A proposta da megacidade da Arábia Saudita é vender uma vida mais eficiente, limpa e integrada: cinco minutos de caminhada até qualquer serviço básico, transporte subterrâneo de alta velocidade, ausência de emissões e convivência em comunidades conectadas por inteligência artificial.
No entanto, críticos e visitantes recentes apontam que o cenário real ainda está distante das animações futuristas divulgadas pela mídia saudita. Influenciadores que visitaram as áreas em desenvolvimento mostraram canteiros inacabados, ausência de verde e estruturas iniciais muito aquém das expectativas.
Para muitos, a ideia de viver dentro de uma parede de vidro de 500 metros, sem ruas ou janelas para o horizonte, pode não ser tão atraente quanto parece. Alguns analistas descrevem a proposta como uma utopia urbana com traços de distopia digitalizada, onde a vigilância constante e a ausência de espontaneidade urbana podem transformar a experiência em algo claustrofóbico.
Impactos ambientais e sociais: a polêmica por trás da construção
A construção de The Line não está livre de polêmicas. Organizações de direitos humanos têm denunciado deslocamento forçado de comunidades locais, especialmente de povos tradicionais que vivem na região onde o projeto avança.
Ambientalistas alertam para os riscos de poluição térmica, uso excessivo de recursos naturais escassos (como água) e alterações severas na paisagem desértica, uma das mais frágeis do planeta. O uso maciço de aço e vidro também contradiz o discurso de sustentabilidade, especialmente considerando a pegada de carbono da fabricação e transporte desses materiais.
Além disso, o regime saudita é acusado de usar o projeto NEOM — e a The Line — como cortina de fumaça para “lavar” sua imagem internacional, especialmente após críticas envolvendo direitos das mulheres, repressão política e episódios como o assassinato do jornalista Jamal Khashoggi.
O que é o Hidden Marina? Primeiro trecho que pode ser concluído
Em meio a atrasos e ceticismo, um trecho em especial tem avançado: o Hidden Marina, ou “marina escondida”, é a primeira etapa funcional da The Line. Com 2,5 km de extensão, deve contar com:
- Residências para 200 mil pessoas
- Estádios de futebol (inclusive um possível palco da Copa do Mundo de 2034)
- Centros de lazer, hotéis e estações de transporte subterrâneo
O Hidden Marina é visto como o projeto vitrine, o trecho que deve demonstrar ao mundo a viabilidade da megacidade futurista da Arábia Saudita.
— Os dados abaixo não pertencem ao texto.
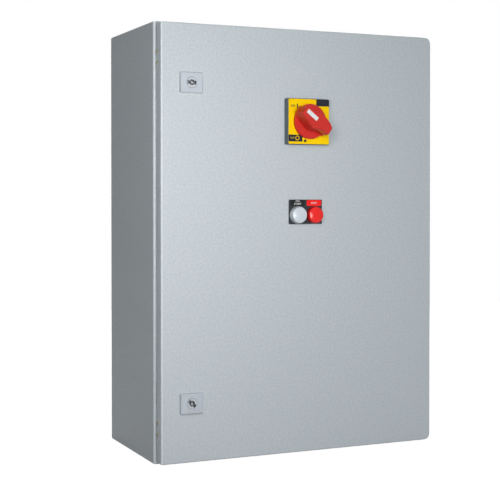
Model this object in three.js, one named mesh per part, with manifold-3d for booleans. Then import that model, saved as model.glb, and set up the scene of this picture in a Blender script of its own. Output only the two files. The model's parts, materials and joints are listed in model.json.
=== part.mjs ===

Caso seja entregue conforme o cronograma, pode ajudar a recuperar parte da credibilidade do projeto.
Em 2025, a megacidade da Arábia Saudita chamada The Line segue muito mais como uma ideia do que como uma realidade consolidada. Com apenas 2,4 km previstos até 2030, atrasos no cronograma e desafios técnicos e ambientais ainda sem solução, o projeto está longe de entregar o que prometeu em sua ambiciosa proposta original.
Mesmo assim, a mobilização bilionária, o número de trabalhadores envolvidos e o impacto global do projeto garantem que ele continuará no radar internacional — como um símbolo do que pode ser o urbanismo do futuro, ou do que pode dar errado quando a ambição supera a viabilidade.
O que se pode afirmar com certeza é que The Line continua sendo uma das obras mais impressionantes (e controversas) em andamento no mundo. Se será concluída como planejada, ou se vai se juntar à lista de megaprojetos inacabados, só o tempo dirá.